AIOps types and stages
AIOps is categorized by two types: domain-centric and domain-agnostic.
- Domain-centric: This type specifically focuses on a specific area such as network performance, providing features such as in-depth analysis, monitoring tools, detection, and resolving issues.
- Domain-agnostic: Covers the entire environment and offers features such as collecting and analyzing data, prediction, event correlation, etc.
How does AIOps work?
These are the stages an AIOps platform goes through:
- Data collection
AIOps pulls in logs, metrics, and events from across your IT systems. This creates the foundation for analysis. - Data processing
It cleans, filters, and organizes the raw data. - Pattern detection
The system looks for trends and unusual behavior in the data. This helps spot issues before they become critical. - Event correlation
AIOps connects related alerts and events. This reduces noise and highlights the bigger picture. - Root cause analysis
It digs into the data to find the actual source of the problem. This speeds up troubleshooting and resolution. - Automated actions
AIOps can take direct steps to fix issues. This keeps systems running smoothly with minimal human effort.
AIOps use cases
From a technical standpoint, AIOps:
- Reduces alert volume and overall workload
- It has automated features such as incident detection, root cause analysis, incident response & triage.
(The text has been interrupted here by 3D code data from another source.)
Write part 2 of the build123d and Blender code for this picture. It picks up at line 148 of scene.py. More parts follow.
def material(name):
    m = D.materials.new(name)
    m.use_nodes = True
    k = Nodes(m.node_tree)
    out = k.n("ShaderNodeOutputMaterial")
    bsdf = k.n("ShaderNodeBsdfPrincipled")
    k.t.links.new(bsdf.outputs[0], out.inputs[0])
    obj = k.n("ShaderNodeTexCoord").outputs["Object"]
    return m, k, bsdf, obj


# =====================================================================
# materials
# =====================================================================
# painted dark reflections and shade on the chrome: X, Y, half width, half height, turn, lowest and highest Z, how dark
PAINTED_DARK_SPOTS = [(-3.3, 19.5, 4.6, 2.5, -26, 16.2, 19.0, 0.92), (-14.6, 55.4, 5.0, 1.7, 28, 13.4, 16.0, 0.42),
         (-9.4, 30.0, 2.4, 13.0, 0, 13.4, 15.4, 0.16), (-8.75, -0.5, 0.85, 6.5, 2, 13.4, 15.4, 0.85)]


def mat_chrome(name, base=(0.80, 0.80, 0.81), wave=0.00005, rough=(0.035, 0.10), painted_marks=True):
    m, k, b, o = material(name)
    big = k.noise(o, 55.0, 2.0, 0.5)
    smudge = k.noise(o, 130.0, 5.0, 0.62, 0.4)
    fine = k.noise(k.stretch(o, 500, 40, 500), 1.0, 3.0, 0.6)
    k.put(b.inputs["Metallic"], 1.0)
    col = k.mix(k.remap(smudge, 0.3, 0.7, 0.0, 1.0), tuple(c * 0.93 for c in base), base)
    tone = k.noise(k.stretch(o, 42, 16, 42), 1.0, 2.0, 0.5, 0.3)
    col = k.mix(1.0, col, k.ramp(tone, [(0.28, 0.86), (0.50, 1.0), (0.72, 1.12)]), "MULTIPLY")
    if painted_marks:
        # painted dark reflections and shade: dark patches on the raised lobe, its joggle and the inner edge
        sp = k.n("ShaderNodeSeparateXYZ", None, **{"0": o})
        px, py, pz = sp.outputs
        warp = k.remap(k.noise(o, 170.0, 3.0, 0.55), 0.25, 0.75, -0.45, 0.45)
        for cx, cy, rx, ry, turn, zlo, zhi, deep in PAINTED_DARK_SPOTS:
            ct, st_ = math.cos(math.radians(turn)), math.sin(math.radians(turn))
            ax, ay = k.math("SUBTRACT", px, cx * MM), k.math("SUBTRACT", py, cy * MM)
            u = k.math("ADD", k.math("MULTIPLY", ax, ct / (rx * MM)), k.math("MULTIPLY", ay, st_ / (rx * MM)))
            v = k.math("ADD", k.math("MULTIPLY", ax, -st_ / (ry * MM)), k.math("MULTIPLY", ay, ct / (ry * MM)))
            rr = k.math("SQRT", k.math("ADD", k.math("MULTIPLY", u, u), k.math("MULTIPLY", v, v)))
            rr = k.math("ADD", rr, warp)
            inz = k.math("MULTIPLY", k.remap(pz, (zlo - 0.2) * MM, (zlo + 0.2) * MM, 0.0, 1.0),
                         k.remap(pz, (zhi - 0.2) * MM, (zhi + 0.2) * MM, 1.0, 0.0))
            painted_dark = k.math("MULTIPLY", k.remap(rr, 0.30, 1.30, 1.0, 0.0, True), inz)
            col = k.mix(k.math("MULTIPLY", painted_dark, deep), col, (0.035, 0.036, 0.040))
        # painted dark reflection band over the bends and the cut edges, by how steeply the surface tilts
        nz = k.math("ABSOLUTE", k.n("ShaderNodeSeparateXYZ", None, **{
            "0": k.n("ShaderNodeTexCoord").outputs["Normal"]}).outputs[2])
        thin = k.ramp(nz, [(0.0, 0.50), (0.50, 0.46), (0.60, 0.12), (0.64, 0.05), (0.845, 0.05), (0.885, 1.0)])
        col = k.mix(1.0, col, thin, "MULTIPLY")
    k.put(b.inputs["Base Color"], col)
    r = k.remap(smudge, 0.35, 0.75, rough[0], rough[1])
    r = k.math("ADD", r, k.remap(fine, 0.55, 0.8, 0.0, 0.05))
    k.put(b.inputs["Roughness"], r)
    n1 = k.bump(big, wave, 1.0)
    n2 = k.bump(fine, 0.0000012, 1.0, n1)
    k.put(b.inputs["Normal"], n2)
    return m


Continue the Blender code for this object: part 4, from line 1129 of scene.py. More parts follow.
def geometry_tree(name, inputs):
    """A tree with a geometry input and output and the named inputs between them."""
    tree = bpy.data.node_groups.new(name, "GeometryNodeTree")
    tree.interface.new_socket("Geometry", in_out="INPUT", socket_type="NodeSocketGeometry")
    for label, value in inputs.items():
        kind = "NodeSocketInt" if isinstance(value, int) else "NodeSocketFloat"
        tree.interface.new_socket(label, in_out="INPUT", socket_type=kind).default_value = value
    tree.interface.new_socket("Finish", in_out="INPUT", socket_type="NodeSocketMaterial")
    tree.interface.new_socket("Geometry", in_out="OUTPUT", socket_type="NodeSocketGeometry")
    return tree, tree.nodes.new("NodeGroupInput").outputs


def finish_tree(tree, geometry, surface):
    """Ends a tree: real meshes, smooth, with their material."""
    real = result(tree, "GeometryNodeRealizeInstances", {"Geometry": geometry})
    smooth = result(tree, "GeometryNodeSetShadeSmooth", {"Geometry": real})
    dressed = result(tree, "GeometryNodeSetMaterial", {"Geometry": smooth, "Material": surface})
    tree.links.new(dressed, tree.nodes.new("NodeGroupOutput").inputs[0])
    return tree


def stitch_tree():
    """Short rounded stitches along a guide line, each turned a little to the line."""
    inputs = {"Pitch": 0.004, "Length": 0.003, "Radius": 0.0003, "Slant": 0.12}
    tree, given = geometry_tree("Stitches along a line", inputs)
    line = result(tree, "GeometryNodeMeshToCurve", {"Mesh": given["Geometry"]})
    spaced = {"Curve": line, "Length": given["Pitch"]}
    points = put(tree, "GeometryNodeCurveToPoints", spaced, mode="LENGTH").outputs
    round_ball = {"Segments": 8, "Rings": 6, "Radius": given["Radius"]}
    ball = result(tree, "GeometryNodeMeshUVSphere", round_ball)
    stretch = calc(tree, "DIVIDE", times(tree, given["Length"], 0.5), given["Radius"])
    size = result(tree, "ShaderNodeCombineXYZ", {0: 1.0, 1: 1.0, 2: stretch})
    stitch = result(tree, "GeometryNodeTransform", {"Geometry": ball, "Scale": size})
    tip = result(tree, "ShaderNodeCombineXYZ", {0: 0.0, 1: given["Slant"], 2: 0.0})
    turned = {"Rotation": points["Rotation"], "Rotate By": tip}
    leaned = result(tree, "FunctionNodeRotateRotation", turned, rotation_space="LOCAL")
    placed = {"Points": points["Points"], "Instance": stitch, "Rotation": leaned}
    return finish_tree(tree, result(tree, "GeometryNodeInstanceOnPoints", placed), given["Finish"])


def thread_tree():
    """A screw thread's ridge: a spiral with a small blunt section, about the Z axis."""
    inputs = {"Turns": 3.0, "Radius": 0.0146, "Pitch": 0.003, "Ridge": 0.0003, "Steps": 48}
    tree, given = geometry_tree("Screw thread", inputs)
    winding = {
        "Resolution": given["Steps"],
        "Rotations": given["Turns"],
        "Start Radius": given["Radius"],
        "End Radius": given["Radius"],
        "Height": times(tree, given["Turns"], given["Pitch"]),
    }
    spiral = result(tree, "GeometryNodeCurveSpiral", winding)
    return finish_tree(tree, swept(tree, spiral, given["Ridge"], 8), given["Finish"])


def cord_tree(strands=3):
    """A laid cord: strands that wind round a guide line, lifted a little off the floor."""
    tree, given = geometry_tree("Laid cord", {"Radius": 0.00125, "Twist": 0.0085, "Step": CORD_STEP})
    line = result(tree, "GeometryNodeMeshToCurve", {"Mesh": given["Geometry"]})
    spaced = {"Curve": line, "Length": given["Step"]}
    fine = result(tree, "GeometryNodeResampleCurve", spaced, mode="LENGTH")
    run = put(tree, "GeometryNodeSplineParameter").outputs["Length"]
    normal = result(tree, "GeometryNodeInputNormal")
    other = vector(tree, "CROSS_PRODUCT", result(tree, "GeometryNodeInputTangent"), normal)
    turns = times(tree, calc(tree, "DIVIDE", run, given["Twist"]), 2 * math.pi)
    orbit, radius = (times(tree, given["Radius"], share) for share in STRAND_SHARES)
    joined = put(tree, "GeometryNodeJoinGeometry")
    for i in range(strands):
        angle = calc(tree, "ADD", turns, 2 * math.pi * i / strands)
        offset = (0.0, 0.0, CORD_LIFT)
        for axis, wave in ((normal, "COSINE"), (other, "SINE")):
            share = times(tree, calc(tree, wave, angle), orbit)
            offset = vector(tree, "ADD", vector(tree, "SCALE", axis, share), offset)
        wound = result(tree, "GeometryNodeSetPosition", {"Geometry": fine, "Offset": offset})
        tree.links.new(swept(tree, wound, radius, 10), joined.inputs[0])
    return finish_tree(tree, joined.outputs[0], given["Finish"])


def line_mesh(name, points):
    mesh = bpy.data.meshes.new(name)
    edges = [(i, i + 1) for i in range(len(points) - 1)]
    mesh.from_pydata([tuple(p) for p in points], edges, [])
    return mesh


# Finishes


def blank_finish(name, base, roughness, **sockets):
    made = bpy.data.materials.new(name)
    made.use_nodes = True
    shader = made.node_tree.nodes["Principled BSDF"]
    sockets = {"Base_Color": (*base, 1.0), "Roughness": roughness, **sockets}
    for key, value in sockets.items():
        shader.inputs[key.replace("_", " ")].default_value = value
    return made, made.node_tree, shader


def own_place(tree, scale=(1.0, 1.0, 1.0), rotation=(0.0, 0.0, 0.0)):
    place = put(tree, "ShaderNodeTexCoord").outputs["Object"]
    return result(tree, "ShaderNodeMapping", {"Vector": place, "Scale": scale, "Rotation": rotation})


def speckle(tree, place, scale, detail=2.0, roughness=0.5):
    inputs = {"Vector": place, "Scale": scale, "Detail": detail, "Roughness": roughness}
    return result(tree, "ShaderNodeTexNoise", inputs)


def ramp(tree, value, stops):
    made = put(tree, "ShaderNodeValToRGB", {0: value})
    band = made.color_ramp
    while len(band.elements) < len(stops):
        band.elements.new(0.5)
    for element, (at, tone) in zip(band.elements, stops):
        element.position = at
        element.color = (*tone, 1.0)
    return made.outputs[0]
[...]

Business-wise, it offers benefits such as optimized costs and improved performance, not forgetting the fact that it enhances development speed and overall business agility. But the main star is from the operational point of view, where AIOps provides:
- ITOps reporting and analytics
- Consolidates existing IT tools.
- It also allows data visibility and supports hybrid-cloud architectures.
Example: network administration
In the traditional way, an administrator finds the network issue, opens a ticket, fixes the problem, and then closes the ticket. AIOps steps in by detecting the issue, automatically creating an issue and giving details as to why it could have happened, then closing it automatically as soon as it is marked solved
AIOps strategy
Let’s break out the common steps in an AIOps strategy:
- Define the business’ goals
Set clear objectives so you know exactly what AIOps should deliver
- Assess the current infrastructure and data
Data lake architecture. Look at what systems and data you already have
- Implement data collection & management
Gather data from across your IT environment in one place
- Select & customize ML algorithms
Focus on specific KPIs such as anomaly detection and root cause analysis
- Develop automated responses
Let the system fix common issues on its own
- Integrate human escalation workflows
Build in clear paths for these situations when AI cannot solve the issue. Humans can step in when they’re needed for their expertise
- Monitor performance
Track how well AIOps is doing against your KPIs. Regular checks make sure it keeps adding value
- Continuous improvement
Update models and workflows
AIOps vs Other Models
AIOps solutions use AI to spot issues, explain them, and even fix them automatically. Other models usually depend more on people or simple scripts to get things done.
AIOps vs MLOps
MLOps helps teams build and run machine learning models. AIOps takes those models and applies them to IT operations, keeping systems healthy without constant human checking.
AIOps vs DevOps
DevOps is all about speeding up software delivery by bringing dev and ops together. AIOps jumps in after that, watching systems in real time and solving problems before they slow things down.
AIOps vs SRE
SRE teams focus on keeping systems reliable. AIOps makes their job easier by cutting down alert noise, handling routine fixes, and letting engineers spend time on bigger challenges.
AIOps vs DataOps
DataOps makes sure data pipelines run smoothly for analytics and insights. AIOps focuses on IT operations, keeping apps and infrastructure stable. Both boost efficiency, but in different corners of the tech world.
Conclusion
AIOps eliminates manual work by automating detection, analysis, and resolution, thereby improving speed and intelligence. Given that AIOps is implemented, IT teams could be thinking about strategy and not the usual troubleshooting.